A primeira delas é que de modo geral não existe muita diferença no que diz respeito à liquidez nas relações, sendo aqui ou no Brasil. Mas... existe algo interessante que faz toda a diferença para mim.



Eu tive algumas experiências que descreveria como traumáticas em relação as amizades no Brasil (tá, estou sendo dramática!!!).

No Brasil as pessoas são aparentemente mais disponíveis para as amizades. Aparentemente mais acolhedoras e afetivas e em cinco minutos que conhecem alguém já abrem toda a história de sua vida. Isso não acontece aqui. Pelo menos até onde pude observar. Essa diferença é crucial na vida de pessoas como eu! Crucial e positiva, diria! Pois é menos comum ocorrer essa banalização dos afetos, como acontecia nas minhas relações no Brasil. Eu sinto que aqui as pessoas são um pouco mais carentes, todavia, muito mais sensatas ao decidirem se estão ou não dispostas a estabelecer uma relação com você e não saem por aí declarando amor profundo se isso não for de fato real. Diferente no Brasil, que existe uma histeria momentânea em que a pessoa é sua melhor amiga, te declara amor profundo e admiração e após algum tempo, sem nenhum motivo aparente, ela se torna completamente indiferente a quem você é, ao que você faz e ao que você sente.

No Brasil também acontece uma coisa muito bizarra que ainda não tive o desprazer de presenciar aqui. Devido a esse momento crítico no cenário político brasileiro em que a sociedade se divide entre duas principais ideologias extremas, se posicionar pode ser definitivo nas suas relações de amizade. Não se posicionar também. Tenho quase certeza que para alguns eu sou vista como coxinha e para outras, mortadela! Já teve gente que até me excluiu do facebook (símbolo máximo de rompimento de vínculo, na atualidade!) por eu manifestar minha opinião em relação a alguma questão política. Não consigo nem mesmo lamentar esse tipo de atitude, por que faz parte desse contexto em que "se conhece e se julga uma pessoa pela sua opinião em relação ao bolsa-família".

Não entendo essa categorização do sofrimento alheio em escalas de importância e a radicalização das análises em contextos unilaterais. Olhar todo o mundo e todas as pessoas por meio de um só paradigma, o social, não me satisfaz. Eu acredito que exista mais de uma forma de ver o mundo e as pessoas. Amar o próximo quando ele está lá na África passando fome e falar do sofrimento dele é lindo... mas ser empático ao seu vizinho que está com depressão querendo se matar também pode ser uma boa maneira de demonstrar toda a sua virtude. 
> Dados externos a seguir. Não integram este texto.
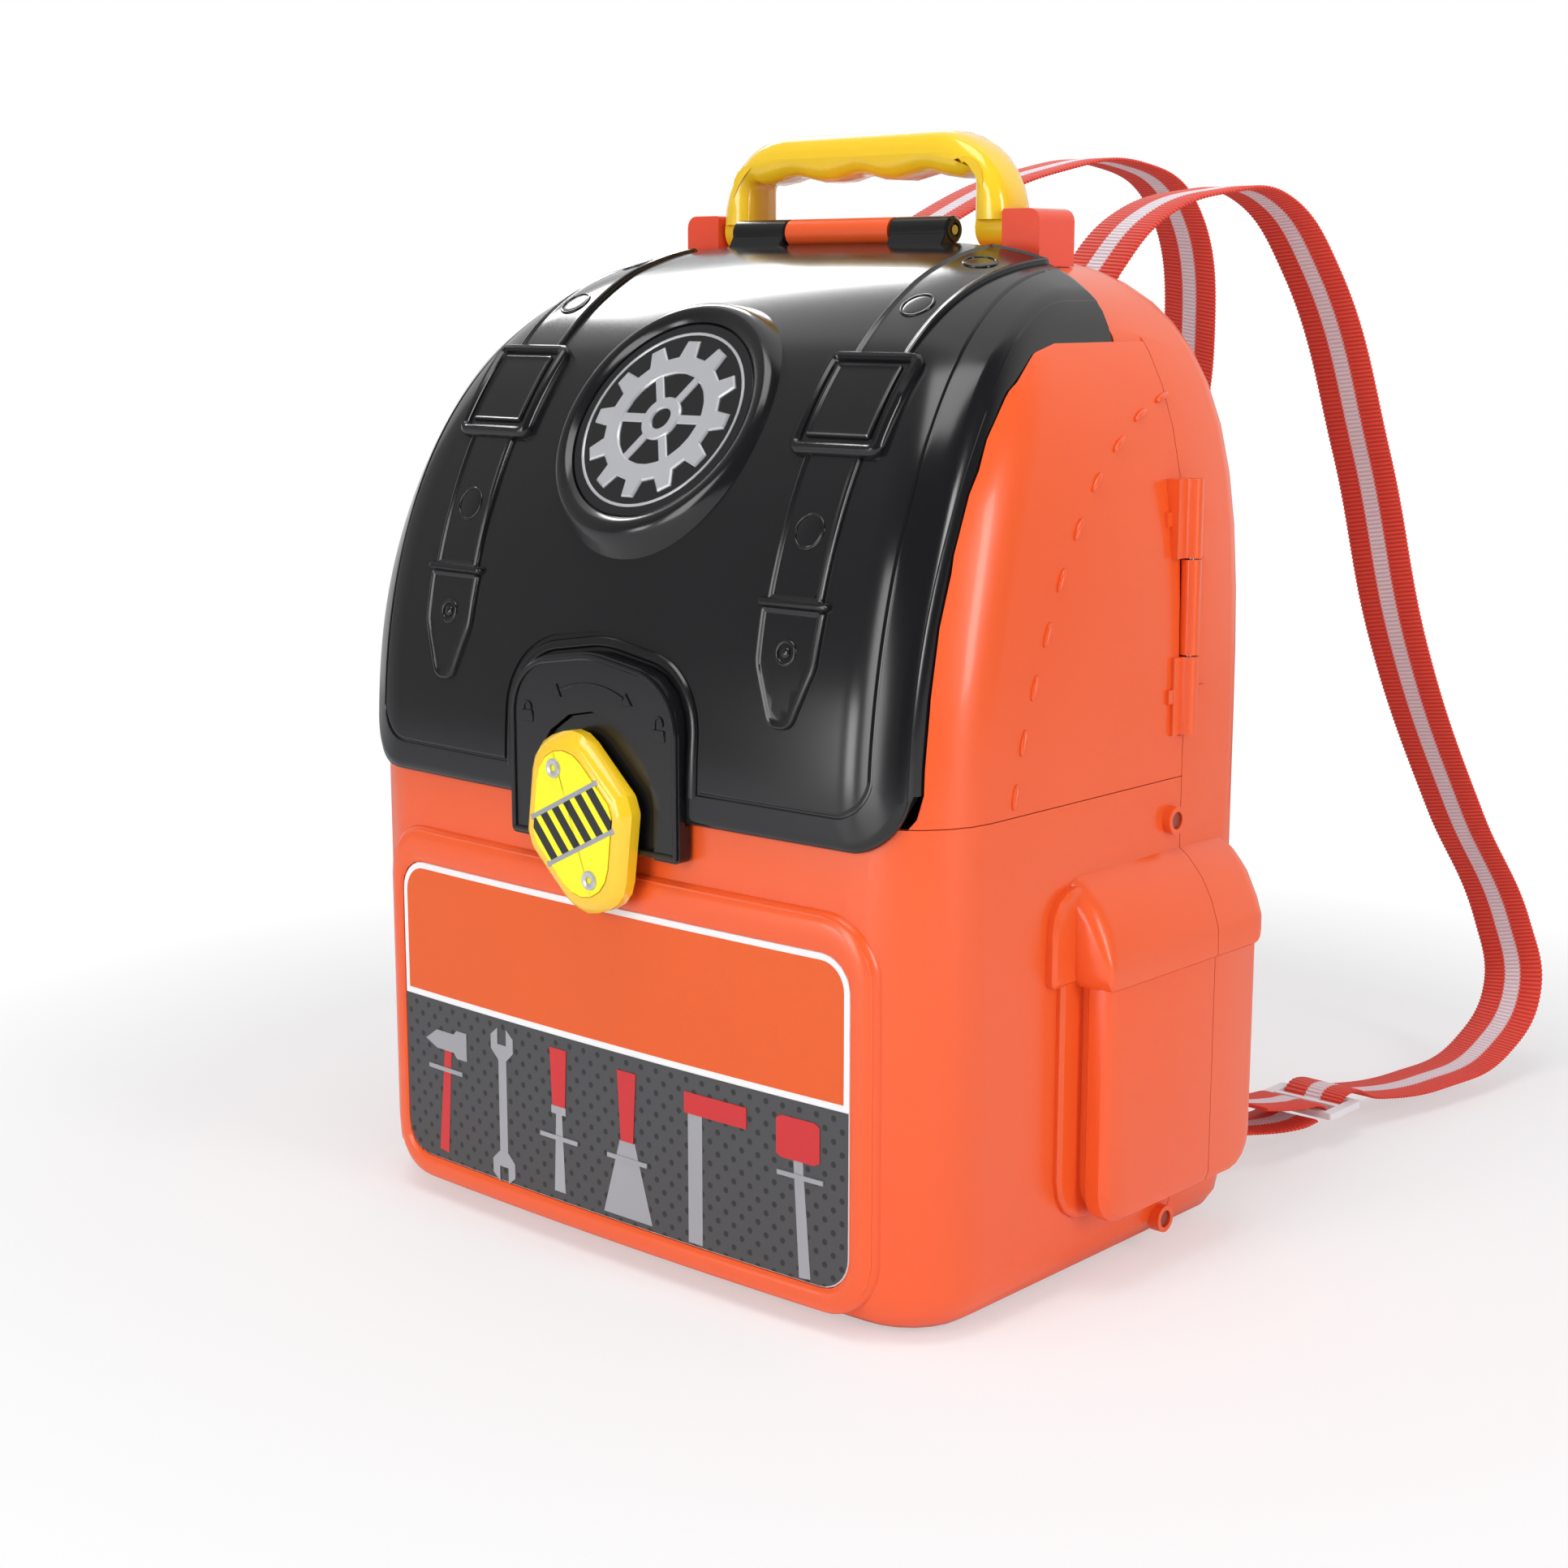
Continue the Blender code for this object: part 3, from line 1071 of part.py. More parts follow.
# Each strap's centre line as (across, back, up), hand-laid from its slot to its slider.
RIGHT_STRAP = ((0.050, 0.0680, 0.3000), (0.050, 0.0800, 0.3000), (0.0505, 0.0920, 0.3040), (0.052, 0.1030, 0.3180),
               (0.055, 0.1250, 0.3360), (0.061, 0.1560, 0.3450), (0.066, 0.1860, 0.3440),
               (0.071, 0.2150, 0.3180), (0.080, 0.2420, 0.2500), (0.092, 0.2560, 0.1760),
               (0.104, 0.2860, 0.1070), (0.116, 0.3080, 0.0600), (0.122, 0.3080, 0.0330),
               (0.121, 0.2860, 0.0130), (0.116, 0.2450, 0.0075), (0.108, 0.2080, 0.0100))
LEFT_STRAP = ((-0.050, 0.0680, 0.3000), (-0.050, 0.0800, 0.3000), (-0.050, 0.0920, 0.3040), (-0.048, 0.1040, 0.3180),
              (-0.042, 0.1400, 0.3400), (-0.033, 0.1850, 0.3560), (-0.027, 0.2300, 0.3600),
              (-0.026, 0.2680, 0.3450), (-0.034, 0.2960, 0.2900), (-0.055, 0.3080, 0.2200),
              (-0.080, 0.3120, 0.1500), (-0.102, 0.3120, 0.0900), (-0.117, 0.3060, 0.0450),
              (-0.120, 0.2840, 0.0150), (-0.116, 0.2450, 0.0075), (-0.108, 0.2080, 0.0100))


def smooth_line(points):
    """A smooth curve through hand-chosen points, with as many steps between any two."""
    curve = bpy.data.curves.new("route", "CURVE")
    curve.dimensions = "3D"
    curve.resolution_u = STRAP_STEPS
    line = curve.splines.new("BEZIER")
    line.bezier_points.add(len(points) - 1)
    for knot, place in zip(line.bezier_points, points):
        knot.co = place
        knot.handle_left_type = "AUTO"
        knot.handle_right_type = "AUTO"
    item = bpy.data.objects.new("route", curve)
    helpers.objects.link(item)
    bpy.context.view_layer.update()
    mesh = bpy.data.meshes.new_from_object(item.evaluated_get(bpy.context.evaluated_depsgraph_get()))
    bpy.data.objects.remove(item)
    return [corner.co.copy() for corner in mesh.vertices]


def webbing(name, points):
    """Flat webbing along a line, its width held level across."""
    rings = []
    for index, place in enumerate(points):
        before, after = points[max(index - 1, 0)], points[min(index + 1, len(points) - 1)]
        along = (after - before).normalized()
        flat = Vector((1.0, 0.0, 0.0))
        flat = (flat - along * flat.dot(along)).normalized() * STRAP_WIDTH / 2
        up = along.cross(flat).normalized() * STRAP_THICK / 2
        rings.append([place - flat - up, place + flat - up, place + flat + up, place - flat + up])
    return loft(name, rings, WEBBING)


def slider_course(side):
    """The strap's run over, under and over the slider's three bars, and its free tail."""
    x = side * (LOWER_ANCHOR_X + STRAP_WIDTH / 2)
    pitch = SLIDER_BAR + SLIDER_SLOT
    over = SLIDER_THICK / 2 + GAP + STRAP_THICK / 2
    return [Vector((x, SLIDER_Y + pitch * run, SLIDER_Z + over * lift)) for run, lift in WEAVE_SHARES]


def fitted(value, laid_low, laid_high, low, high):
    """A laid value carried from its own span to the part's."""
    return low + (value - laid_low) * (high - low) / (laid_high - laid_low)


def strap_route(route, side):
    """A hand-laid route carried to the case's slot and the slider."""
    slot = (ANCHOR_X, CASE_REAR - SLOT_BACK, ANCHOR_Z)
    slider = (LOWER_ANCHOR_X + STRAP_WIDTH / 2, SLIDER_Y, SLIDER_Z)
    fitted_route = []
    for x, y, z in route:
        place = [fitted(*values) for values in zip((side * x, y, z), LAID_SLOT, LAID_SLIDER, slot, slider)]
        fitted_route.append(Vector((side * place[0], place[1], place[2])))
    return fitted_route


def make_straps():
    """Webbing from the upper slots to the sliders, and from there to the lower slots."""
    pitch = SLIDER_BAR + SLIDER_SLOT
    over = SLIDER_THICK / 2 + GAP + STRAP_THICK / 2
    for name, side, route in (("left", -1, LEFT_STRAP), ("right", 1, RIGHT_STRAP)):
        course = strap_route(route, side) + slider_course(side)
        webbing(f"strap_{name}", smooth_line(course))

        x = side * (LOWER_ANCHOR_X + STRAP_WIDTH / 2)
        anchor = side * LOWER_ANCHOR_X
        inside = CASE_REAR - WALL - STRAP_TAIL
        lower = [Vector((anchor, inside, LOWER_ANCHOR_Z)), Vector((anchor, CASE_REAR, LOWER_ANCHOR_Z)),
                 Vector(((anchor + x) / 2, (CASE_REAR + SLIDER_Y) / 2, SLIDER_Z))]
        lower += [Vector((x, SLIDER_Y + pitch * run, SLIDER_Z - over)) for run in LOWER_WEAVE_SHARES]
        webbing(f"strap_lower_{name}", smooth_line(lower))
        make_slider(name, x)
        make_clip(f"strap_clip_upper_{name}", side * ANCHOR_X, ANCHOR_Z, case_reach(ANCHOR_Z, WALL)[2])
        make_clip(f"strap_clip_lower_{name}", anchor, LOWER_ANCHOR_Z, CASE_REAR - WALL + CLIP_SETBACK - GAP)


def make_slider(name, x):
    """A flat plastic adjuster with three bars."""
    half = (3 * SLIDER_BAR + 2 * SLIDER_SLOT) / 2
    outline = rounded_box(x - SLIDER_WIDTH / 2, x + SLIDER_WIDTH / 2, SLIDER_Y - half, SLIDER_Y + half, SLIDER_BAR / 2)
    slider = slab(f"slider_{name}", outline, SLIDER_Z - SLIDER_THICK / 2, SLIDER_Z + SLIDER_THICK / 2, in_plan, WHITE)
    slot_half = STRAP_WIDTH / 2 + SLIDER_SIDE_GAP
    for label, side in (("front", -1), ("rear", 1)):
        near, far = sorted((side * SLIDER_BAR / 2, side * (SLIDER_BAR / 2 + SLIDER_SLOT)))
        cut(slider, block(f"slider_slot_{name}_{label}", (x - slot_half, SLIDER_Y + near, SLIDER_Z - SLIDER_THICK),
                          (x + slot_half, SLIDER_Y + far, SLIDER_Z + SLIDER_THICK)))


def make_clip(name, x, z, wall_y):
    """A clip inside the back wall that holds a strap's end."""
    rear = wall_y - CLIP_SETBACK
    clip = block(name, (x - CLIP_WIDTH / 2, rear - CLIP_DEPTH, z - CLIP_HEIGHT / 2),
                 (x + CLIP_WIDTH / 2, rear, z + CLIP_HEIGHT / 2), BLACK)
    half = STRAP_WIDTH / 2 + GAP
    tall = STRAP_THICK / 2 + GAP * 2
    cut(clip, block(name + "_slot", (x - half, rear - CLIP_DEPTH - OVERRUN, z - tall), (x + half, rear + OVERRUN, z + tall)))


clear_scene()
make_rear_shell()
make_front_tub()
make_seam_screws()
make_doors()
make_lid()
make_latch()
make_handle()
make_straps()
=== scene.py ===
import math
from functools import partial

import bmesh
import bpy
import numpy as np
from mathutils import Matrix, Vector


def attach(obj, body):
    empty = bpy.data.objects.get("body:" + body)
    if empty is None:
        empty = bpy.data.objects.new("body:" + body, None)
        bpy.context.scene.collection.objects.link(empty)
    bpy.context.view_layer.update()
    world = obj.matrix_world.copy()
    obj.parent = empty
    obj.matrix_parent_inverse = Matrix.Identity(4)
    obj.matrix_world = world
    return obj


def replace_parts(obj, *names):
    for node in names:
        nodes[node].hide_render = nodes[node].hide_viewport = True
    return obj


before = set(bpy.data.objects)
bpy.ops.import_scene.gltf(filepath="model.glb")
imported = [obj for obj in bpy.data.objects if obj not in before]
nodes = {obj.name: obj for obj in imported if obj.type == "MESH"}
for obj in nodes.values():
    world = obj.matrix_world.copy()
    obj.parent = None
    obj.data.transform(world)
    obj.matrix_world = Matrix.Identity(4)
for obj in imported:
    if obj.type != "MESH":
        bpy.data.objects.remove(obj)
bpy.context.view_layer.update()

scene = bpy.context.scene
SIDES = (("left", -1), ("right", 1))
GAP = 0.0003

# Case
CASE_WIDTH = 0.257
CASE_HEIGHT = 0.324
CASE_FRONT = 0.083
CASE_REAR = 0.088
CREST_Y = 0.050
SHOULDER_Z = 0.155
FRONT_RISE_Z = 0.150
SHOULDER_POWER = 4.0
FRONT_POWER = 2.2
FRONT_CROWN = 0.004
FRONT_CORNER = 0.030
CORNER_ROOM_SHARE = 0.9
SEAM_Z = 0.158
STITCH_LENGTH = 0.0080
STITCH_WIDTH = 0.0022
STITCH_PROUD = 0.0002
STITCH_ROUTE = ((0.0470, 0.2779), (0.0329, 0.2730), (0.0184, 0.2647), (0.0040, 0.2540), (-0.0075, 0.2407),
                (-0.0172, 0.2263), (-0.0246, 0.2108), (-0.0310, 0.1956), (-0.0362, 0.1798), (-0.0397, 0.1640))

# Lid
LID_PROUD = 0.003
LID_WALL = 0.0022
LID_HALF_WIDTH = 0.119
LID_REACH = 0.190
LID_LOW_Z = 0.150
LID_CORNER = 0.018
LID_REAR_Y = 0.033
LID_BAND = 0.0102
LID_GROOVE = 0.0012
LID_PANEL_RISE = 0.0006
LID_PANEL_BACK = 0.006
LID_TUCK = 0.0008
SEAM_ROOM = 0.0008
LID_FOOT = -0.0024
SHOULDER_DROP = 0.0028
SHOULDER_X = 0.1060
SHOULDER_RUN = 0.0130
SHOULDER_LOW_Z = 0.190
SHOULDER_CLIMB = 0.095
BELT_X = 0.075
BELT_HALF = 0.0105
BELT_RISE = 0.0015
BELT_ROOT = -0.001
BELT_SOFT = 0.0010
BELT_CORNER = 0.0006
BELT_END = 0.0035
BELT_STEP_Z = 0.220
BELT_TIP_Z = 0.184
TONGUE_HALF = 0.0122
TONGUE_UNDER = 0.0008
TONGUE_CORNER = 0.002
TONGUE_NARROWING = 0.0006
TONGUE_TAPER = 0.0185
TONGUE_BEND = 0.014
TIP_HALF = 0.0042
TIP_OVER = 0.0004
TIP_CORNER = 0.0050
KEEPER_OVER = 0.0010
KEEPER_BELOW = 0.0016
KEEPER_ABOVE = 0.0014
KEEPER_CORNER = 0.0014
BUCKLE_HALF = 0.0175
BUCKLE_LOW_Z = 0.262
BUCKLE_HIGH_Z = 0.291
BUCKLE_CORNER = 0.0042
BUCKLE_INSET = 0.0052
PLATE_CORNER = 0.0014
PLATE_FOOT = 0.0008
PLATE_RISE = 0.0027
PLATE_SOFT = 0.0007
RIVET_HEIGHTS = (0.2407, 0.3052)
RIVET_BACK = 0.024
RIVET_SINK = 0.0007
SNAP_Z = 0.2060
BADGE_Z = 0.2705
BADGE_RADIUS = 0.042
BADGE_FACE_RADIUS = 0.0352
BADGE_LINE_RADIUS = 0.0318
GEAR_RADIUS = 0.0285
GEAR_TEETH = 12
GEAR_HOLE_SHARE = 0.58
HUB_RADIUS = 0.0078
SPOKES = 6
SPOKE_START = 0.0066
SPOKE_HALF = 0.0016
SPOKE_REACH_SHARE = 0.60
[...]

Falar de fraternidade em um encontro religioso ou entre seus melhores amigos é lindo... mas acolher aquela pessoa que estuda ou trabalha com você na mesma sala também é uma forma de expressar as suas virtudes. 

Virtude, minha gente, é o que o mundo precisa. Falar de amizade quando alguém te magoa é preciso. Mas sustentar uma amizade quando as opiniões são diferentes é fantástico.

Em tempos de generalização e falta de empatia, em que valem mais os discursos bonitinhos do que a prática, em que o problema está sempre no outro, vou tentando entender o que está acontecendo.

Empatia só serve se for do outro para comigo, ou do outro para com o pobre ou o oprimido, ou do outro para aquele que EU julgo vítima! Se cada um tem um critério para determinar quem é merecedor da empatia, então estamos perdidos enquanto sociedade. Por que posso estar ao lado de alguém que está agonizando enquanto eu categorizo o sentimento dele dentro daquilo que eu julgo válido, e não no que é real. 

Acredito que todos os que são sensíveis e empáticos padecem desse "mal", que é o de apreciar as relações com as pessoas, amigos e familiares, de maneira intensa. Pessoas assim não tem medo de entrar em uma relação e de se doarem a ela. Em contrapartida se frustram muito mais com as pessoas líquidas!
Quando eu decido ser amiga de uma pessoa eu sou mesmo! Não tem essa de ser hoje e amanhã não ser mais. Não tem essa de falar com a pessoa hoje e amanhã ser indiferente a ela! Serei para sempre e apreciarei para sempre aquela amizade não importa o quanto essa pessoa seja diferente de mim, tenha convicções políticas, ideológicas ou filosóficas diferentes. Não me cabe julgar. Creio que no final das contas todos estão em busca de um mesmo propósito na vida, a diferença é que acreditam em um caminho diferente para chegar a ele. E antes que julguem que sou uma romântica ingênua, já me adianto perguntando se por acaso esse não é o maior medo de alguém que não consegue se predispor a olhar  o outro com a empatia tão falada nos discursos lindos de tolerância que vejo as pencas nas redes sociais. Aquele que me julga ingênua é o mesmo que tem medo de se frustrar nas relações e por isso se mantém sempre no mesmo círculo de amizade de uma vida inteira ou se colocam em uma distancia afetiva segura do outro.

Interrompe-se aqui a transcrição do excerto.